→ **Exercise instructions**
Your task is to count the lines of the entries below that include the word "import" and to give only the resulting number.

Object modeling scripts
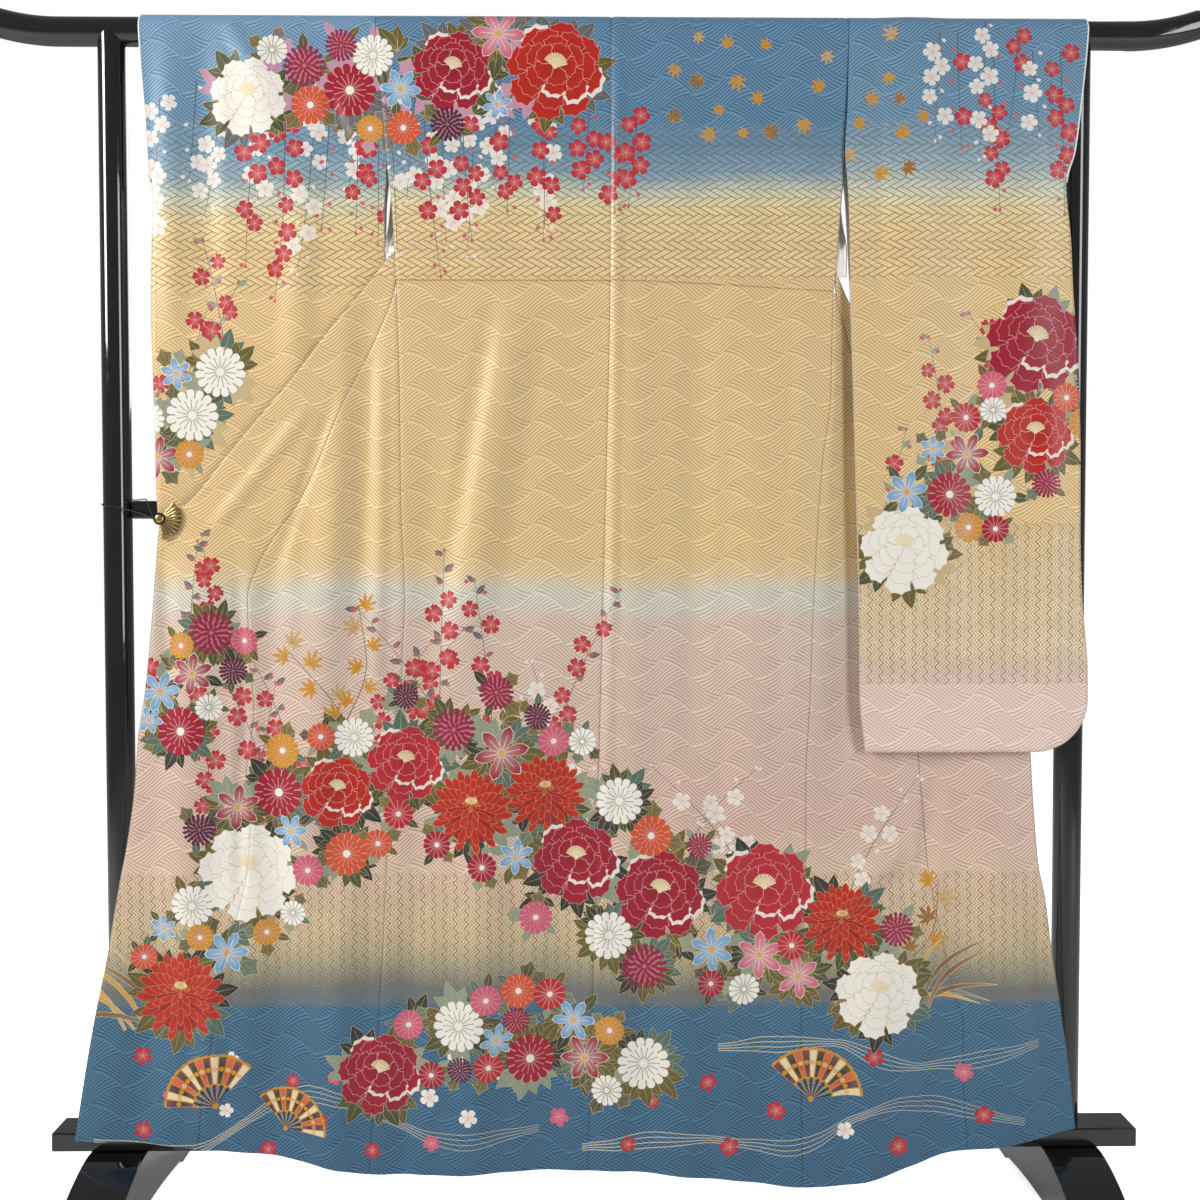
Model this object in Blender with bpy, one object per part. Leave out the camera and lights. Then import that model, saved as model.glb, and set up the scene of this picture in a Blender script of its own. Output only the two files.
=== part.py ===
"""A furisode kimono hung over a black lacquered kimono rack, its back to the viewer.

Metres, +Z up, the viewer at -Y. The floor is z = 0 and the rack's middle is x = y = 0.
Left and right are the viewer's. The cloth is lined silk, a thin wall that hangs in front
of the mid rail; both front panels are opened out past the side seams, the left one in
front of its sleeve and held by a fan clip, the right one behind its sleeve.
"""
import math

import bmesh
import bpy
from mathutils import Vector

# Cloth
CLOTH = 0.0015          # thickness of the lined silk
GAP = 0.0003            # between neighbouring pieces
CUFF_STOP = 1.45        # height where the sleeve opening ends and the arm seam ends
SLEEVE_BOTTOM = 0.655
SLEEVE_CORNER = 0.075   # radius of the sleeve's rounded corner
NECK_HALF = 0.085       # half the width of the neck hole
NECK_MIDDLE = 0.0215    # the centre back seam at the shoulder
COLLAR_WIDTH = 0.055
CUFF_ROLL = 0.0025      # how far the lining is rolled out at a cuff

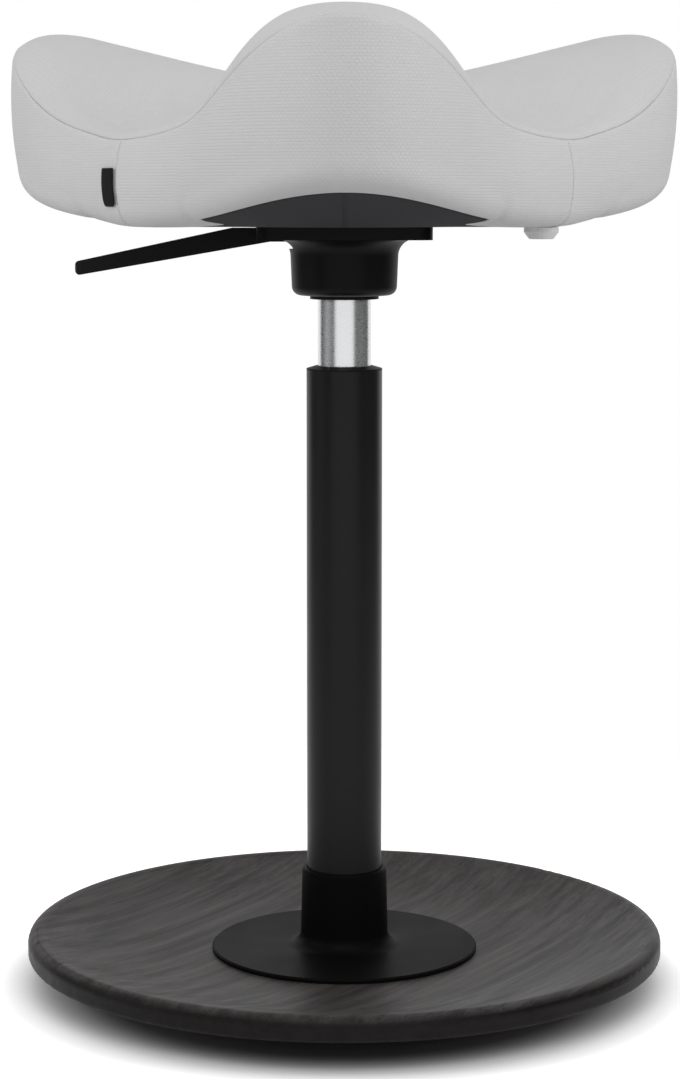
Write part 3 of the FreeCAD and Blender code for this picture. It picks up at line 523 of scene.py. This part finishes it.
def under_piece():
    """The underside cloth, with a seam from the flat middle out to each lobe."""
    angles = around(middle_seams=True)
    grid, places = seat_grid(2, angles)
    columns, rows = grid.shape[:2]
    normals = grid_normals(grid, closed=True)
    normals[:, -1] = (0, 0, -1)
    from_middle = np.abs((angles + VALLEY_TURN) % (2 * VALLEY_TURN) - VALLEY_TURN)
    radius = np.linalg.norm(grid[..., :2], axis=2)
    across = from_middle[:, None] * radius
    across = np.where(radius > FLAT_RADIUS, across, np.inf)
    distance = np.minimum(places, across)
    grid = sunk(grid, normals, distance)
    tucked = grid[:, 0] - normals[:, 0] * TURN_IN
    grid = np.concatenate([tucked[:, None], grid[:, :-1]], 1)
    weave = grid[..., :2].reshape(-1, 2)
    points = list(grid.reshape(-1, 3)) + [np.array([0, 0, SEAT_BOTTOM])]
    faces = grid_faces(columns, rows, True)
    last = len(points) - 1
    faces += [(i * rows + rows - 1, last, ((i + 1) % columns) * rows + rows - 1) for i in range(columns)]
    return thickened(new_piece("seat_underside", points, faces, np.vstack([weave, [(0, 0)]])))


def tag_piece():
    """A label lying on the side cloth, with its right edge in the left valley's seam."""
    heights = np.linspace(TAG_TOP, TAG_BOTTOM, TAG_ROWS)
    points, weave = [], []
    for across in np.linspace(0, TAG_WIDTH, TAG_COLUMNS):
        angle = -VALLEY_TURN - across / VALLEY_REACH
        band = seat_profiles(angle)[1]
        from_side = min(across, TAG_WIDTH - across)
        short = TAG_CORNER - math.sqrt(max(TAG_CORNER ** 2 - max(TAG_CORNER - from_side, 0) ** 2, 0))
        for height in heights:
            raised = height + short * (TAG_TOP - height) / (TAG_TOP - TAG_BOTTOM)
            reach = np.interp(raised, band[::-1, 1], band[::-1, 0]) + TAG_LIFT
            points.append(on_seat(angle, np.array([[reach, raised]]))[0])
            weave.append((across, raised))
    faces = grid_faces(TAG_COLUMNS, TAG_ROWS, False)
    return thickened(new_piece("seat_label", swollen(np.array(points)), faces, weave), TAG_THICKNESS)


# Materials

class Surface:
    """A node material. Its add() makes a node, sets its plain values and links the rest."""

    def __init__(self, name):
        self.material = bpy.data.materials.new(name)
        self.material.use_nodes = True
        self.tree = self.material.node_tree
        self.shader = self.tree.nodes["Principled BSDF"]
        coordinates = self.add("ShaderNodeTexCoord").outputs
        self.place = coordinates["Object"]
        self.normal = coordinates["Normal"]

    def add(self, kind, inputs=None, **settings):
        node = self.tree.nodes.new(kind)
        for key, value in settings.items():
            setattr(node, key, value)
        self.feed(node, inputs or {})
        return node

    def feed(self, node, inputs):
        for key, value in inputs.items():
            if isinstance(value, bpy.types.NodeSocket):
                self.tree.links.new(value, node.inputs[key])
            else:
                node.inputs[key].default_value = value

    def math(self, operation, a, b=0.0, clamp=False):
        return self.add("ShaderNodeMath", {0: a, 1: b}, operation=operation, use_clamp=clamp).outputs[0]

    def scaled(self, vector, scale, turn=(0, 0, 0)):
        node = self.add("ShaderNodeMapping", {"Vector": vector, "Rotation": turn, "Scale": scale})
        return node.outputs[0]

    def noise(self, vector, scale, detail=3.0, roughness=0.5):
        inputs = {"Vector": vector, "Scale": scale, "Detail": detail, "Roughness": roughness}
        return self.add("ShaderNodeTexNoise", inputs).outputs["Fac"]

    def ramp(self, fac, stops):
        node = self.add("ShaderNodeValToRGB", {"Fac": fac})
        elements = node.color_ramp.elements
        while len(elements) < len(stops):
            elements.new(0.5)
        for element, (position, colour) in zip(elements, stops):
            element.position = position
            element.color = (*colour, 1)
        return node.outputs["Color"]

    def mixed(self, fac, a, b, kind="MIX"):
        node = self.add("ShaderNodeMix", {"Factor": fac}, data_type="RGBA", blend_type=kind)
        self.feed_index(node, 6, a)
        self.feed_index(node, 7, b)
        return node.outputs[2]

    def feed_index(self, node, index, value):
        if isinstance(value, bpy.types.NodeSocket):
            self.tree.links.new(value, node.inputs[index])
        else:
            node.inputs[index].default_value = (*value, 1) if len(value) == 3 else value

    def bump(self, height, distance, strength=1.0, normal=None):
        inputs = {"Height": height, "Distance": distance, "Strength": strength}
        if normal is not None:
            inputs["Normal"] = normal
        return self.add("ShaderNodeBump", inputs).outputs["Normal"]

    def finish(self, **inputs):
        for key, value in inputs.items():
            self.feed(self.shader, {key.replace("_", " ").title().replace("Ior", "IOR"): value})
        return self.material


def grey(level):
    return (level, level, level)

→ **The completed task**
5